Scale Hacking: Cloud Computing, Software and System Performance: 2015

Nov 25, 2015

Apache htaccess Debugging Ugly. This Will Save Your A$$...

If you ever created redirection rules in Apache htaccess or configuration file, you probably know that things can easily turn ugly. Without debugging tools and with long testing cycle, the debugging can be painful.

The htaccess tester tool can solve your issues: just place your requested URL and the actual htaccess that is being used, and you will get the actual result.

Keep Performing,
Moshe Kaplan

Sep 20, 2015

5 Immidiate Steps to Take Care of Your MongoDB Performance

Do you face some performance issues in your MongoDB setup?
In this case use the following steps to provide some first aid to your system and gain some space for a long term architecture (such as Sharding)

Step 1: Enable slow queries
Get intelligence about your system behavior and performance bottlenecks. Usually there is a high correlation between the slow queries and your performance bottleneck, so use the following method to enable your system profiling collection:
db.setProfilingLevel(1, 100);

Step 2: Use explain
Explore the problematic queries using explain. You can also use mtools to analyze the logged queries to find high frequent ones.

Step 3: Create indexes
Your analysis should result with new indexes in order to improve the queries
Don't forget to use index buildup in the background to avoid collections locking and system downtime.

Step 4: Use sparse indexes to reduce the size of the indexes
If you use sparse documents, and heavily using the $exists key words in your queries, using sparse indexes (that includes only documents that includes your field) can minimize your index size the boost your query performance.

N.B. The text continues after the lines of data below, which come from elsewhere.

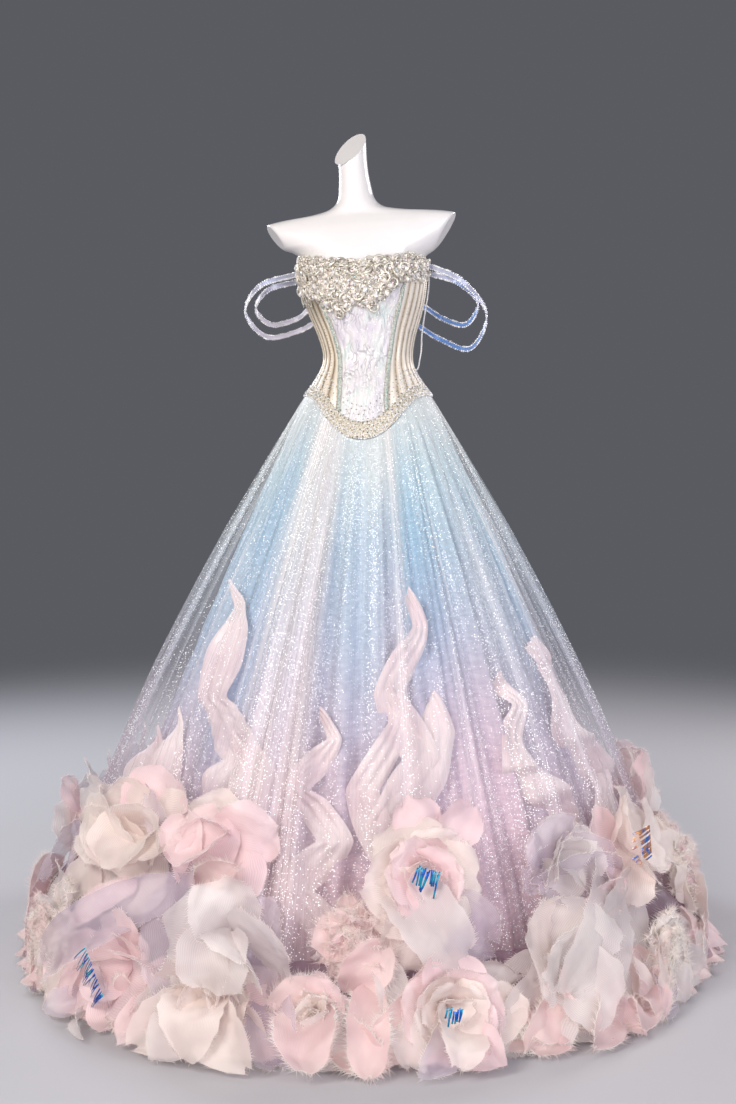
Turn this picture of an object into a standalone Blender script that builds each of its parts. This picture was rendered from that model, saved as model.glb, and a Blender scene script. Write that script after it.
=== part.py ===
"""A strapless ball gown on a limbless dress form.

The gown has a boned corset bodice with a beaded neckline, two off-shoulder drop straps on each
side, a gathered inner skirt, a sheer gathered overlay with a flounce at its foot, strips of
organza between the two, and a border of organza flowers round the hem. Metres, +Z up. The front
faces -Y, and a turn is an angle from the centre front towards +X.
"""

import math
from collections import namedtuple

import bmesh
import bpy
from mathutils import Matrix, Vector
from mathutils.bvhtree import BVHTree

SEAM_GAP = 0.0003
BODICE_WALL = 0.002
SKIRT_WALL = 0.0015
SHEER_WALL = 0.001
PETAL_WALL = 0.0014
FORM_CLEARANCE_WAIST = 0.0036
FORM_CLEARANCE_BUST = 0.0018
BUST_Z = 1.370
FLOOR_CLEARANCE = 0.004
SEAT_GAP = 0.0005

STAND_BASE_RADIUS = 0.22
STAND_POLE_RADIUS = 0.0125
STAND_FLANGE_RADIUS = 0.035
FORM_FOOT_Z = 0.86
WAIST_Z = 1.216

Section = namedtuple("Section", "z half_width front back lean")

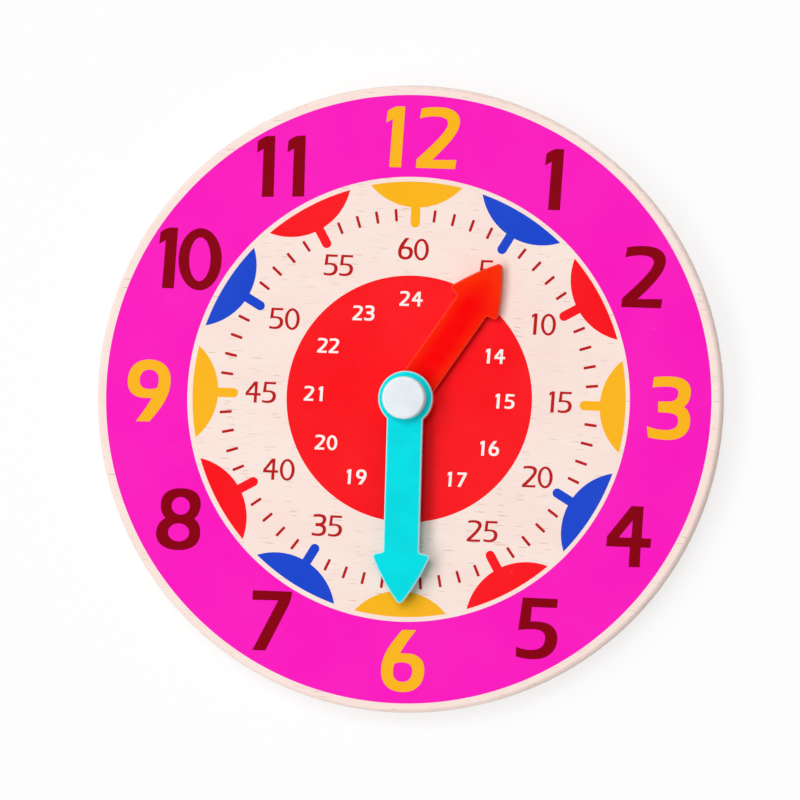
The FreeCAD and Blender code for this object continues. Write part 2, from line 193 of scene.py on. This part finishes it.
DAY_NUMBERS = [
    (17.2, "13", (10.2, 11.9)),
    (8.8, "14", (18.0, 19.7)),
    (-1.5, "15", (20.6, 22.5)),
    (-12.5, "16", (17.5, 19.2)),
    (-19.9, "17", (10.2, 12.2)),
    (-24.2, "18", (-1.8, -0.1)),
    (-20.2, "19", (-13.2, -11.3)),
    (-12.5, "20", (-21.2, -18.4)),
    (-1.3, "21", (-24.2, -20.5)),
    (9.9, "22", (-21.5, -18.8)),
    (17.7, "23", (-13.6, -10.9)),
    (21.4, "24", (-2.8, 0.1)),
]

# The one number that leans
TILTED_NUMBER = "11"
TILT = math.radians(2.5)

# Heights of the smaller figures, and how much is taken off the minute figures all round, in mm
MINUTE_H = 5.0
MINUTE_INSET = 0.3
DAY_H = 3.45


# Outlines

def turned_figure(contours, box):
    """The contours of a figure turned half round in its box, as commands again."""
    turned = []
    for contour in contours:
        words = []
        for word in contour.split():
            if "," in word:
                x, y = (float(v) for v in word.split(","))
                word = "%g,%g" % (box[0] - x, box[1] - y)
            words.append(word)
        turned.append(" ".join(words))
    return turned


FIGURES["9"] = turned_figure(FIGURES["6"], SIX_BOX)


def circle(r, centre=CENTRE, steps=CIRCLE_STEPS, ry=None):
    """Points of a circle, or of an oval if ry is given."""
    ry = r if ry is None else ry
    angles = [2 * math.pi * k / steps for k in range(steps)]
    return [(centre[0] + r * math.cos(a), centre[1] + ry * math.sin(a)) for a in angles]


def cubic(p0, p1, p2, p3):
    """Points of a cubic curve after its first one."""
    points = []
    for k in range(1, CURVE_STEPS + 1):
        t = k / CURVE_STEPS
        s = 1 - t
        w = (s**3, 3 * s * s * t, 3 * s * t * t, t**3)
        points.append(tuple(sum(wi * p[i] for wi, p in zip(w, (p0, p1, p2, p3))) for i in (0, 1)))
    return points


def contour_points(commands):
    """Points of one contour, from its commands."""
    words = commands.split()
    points = []
    k = 0
    while k < len(words):
        name = words[k]
        count = {"M": 1, "L": 1, "C": 3, "O": 2}[name]
        args = [tuple(float(v) for v in w.split(",")) for w in words[k + 1:k + 1 + count]]
        if name == "C":
            points += cubic(points[-1], *args)
        elif name == "O":
            points += circle(args[1][0], args[0], OVAL_STEPS, args[1][1])
        else:
            points.append(args[0])
        k += 1 + count
    if math.dist(points[0], points[-1]) < SAME_POINT:
        points.pop()
    return points


def area(points):
    """Area of a contour, positive when it runs anticlockwise."""
    pairs = zip(points, points[1:] + points[:1])
    return sum(a[0] * b[1] - b[0] * a[1] for a, b in pairs) / 2


def facing(points, anticlockwise):
    """The contour, run the way that is asked."""
    return points if (area(points) > 0) == anticlockwise else points[::-1]


def inset_points(points, inset):
    """The contour moved to its left by inset, with its corners mitred."""
    moved = []
    count = len(points)
    for k in range(count):
        before, here, after = (Vector(points[(k + d) % count]) for d in (-1, 0, 1))
        n1 = (here - before).orthogonal().normalized()
        n2 = (after - here).orthogonal().normalized()
        moved.append(tuple(here + (n1 + n2) * (inset / max(MITRE_LIMIT, 1 + n1.dot(n2)))))
    return moved


def figure_contours(name, height, inset):
    """Contours of one figure at its height, made lighter by the inset."""
    outlines = [contour_points(c) for c in FIGURES[name]]
    outlines = [facing(points, k == 0) for k, points in enumerate(outlines)]
    if inset:
        outlines = [inset_points(points, inset) for points in outlines]
    scale = height / (FIGURE_H - 2 * inset)
    return [[((x - inset) * scale, (y - inset) * scale) for x, y in points] for points in outlines]


def number_contours(numbers, height, inset=0.0):
    """Contour groups of the figures of a list of numbers, in mm on the dial."""
    groups = []
    for baseline, figures, lefts in numbers:
        pivot = Vector((lefts[0], baseline))
        turn = Matrix.Rotation(TILT if figures == TILTED_NUMBER else 0.0, 2)
        for name, left in zip(figures, lefts):
            group = []
            for points in figure_contours(name, height, inset):
                placed = [Vector((x + left, y + baseline)) for x, y in points]
                group.append([tuple(pivot + turn @ (p - pivot)) for p in placed])
            groups.append(group)
    return groups


def on_dial(points, clockwise):
    """Points that were drawn towards twelve, turned to their place in degrees."""
    turn = Matrix.Rotation(-math.radians(clockwise), 2)
    return [tuple(turn @ Vector(p) + Vector(MARK_SHIFT)) for p in points]


def arc(centre, r, start, end, steps):
    """Points of an arc between two angles in radians."""
    angles = [start + (end - start) * k / steps for k in range(steps + 1)]
    return [(centre[0] + r * math.cos(a), centre[1] + r * math.sin(a)) for a in angles]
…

Step 5: Use secondary preferred to offload queries to slaves
You probably have a replica set and it's waste of resources not using your slaves for read queries (especially for reporting and search operations).
By changing your connection string to secondary preferred, your application will try to run read queries on the slaves before doing that on your master.
Bottom Line
Using these simple method, you can gain time and space before hitting the wall.

Keep Performing,
Moshe Kaplan

Sep 2, 2015

Prepare for Failure in Your AWS Environment

In the cloud everything can happen.
Actually everything will happen.

Therefore, in your design, you should be ready for failures: even if you expect your disk mounts to be there for you, they might not be. And you are doing auto scaling, it is most likely that one in a time they won't be there for you.

Therefore, to avoid hanging servers due to failure to mount disks and bad messages as the follow: "The disk drive for /tmp is not ready yet or not present", make sure your servers are not bound by your disks (otherwise you will not be able to contact your servers, or your OpsWorks will notify you that the server is booting forever).

Avoiding Waiting for Your Mount
The secret is a small option: nobootwait that will make sure your server is not waiting for the mount to be ready. You can configure it in your /etc/fstab, or even better in your Chef recipe:
mount "/tmp" do
device "172.32.17.48:/tmp"
fstype "nfs"
options "rw,nobootwait"
action [:mount, :enable]
end

Bottom Line
The right design will help you keep you system running in a cloud based environment

Keep Performing,
Moshe Kaplan

Jul 31, 2015

MongoDB 3.0 WiredTiger is Big News for Multi Tenant Deployments

A database per tenant is a common practice in multi tenant systems.
Why? Well, first it s easier to implement as you don't need to record the tenant id in every document, and second, it easier to avoid security issues by compromising the tenant id.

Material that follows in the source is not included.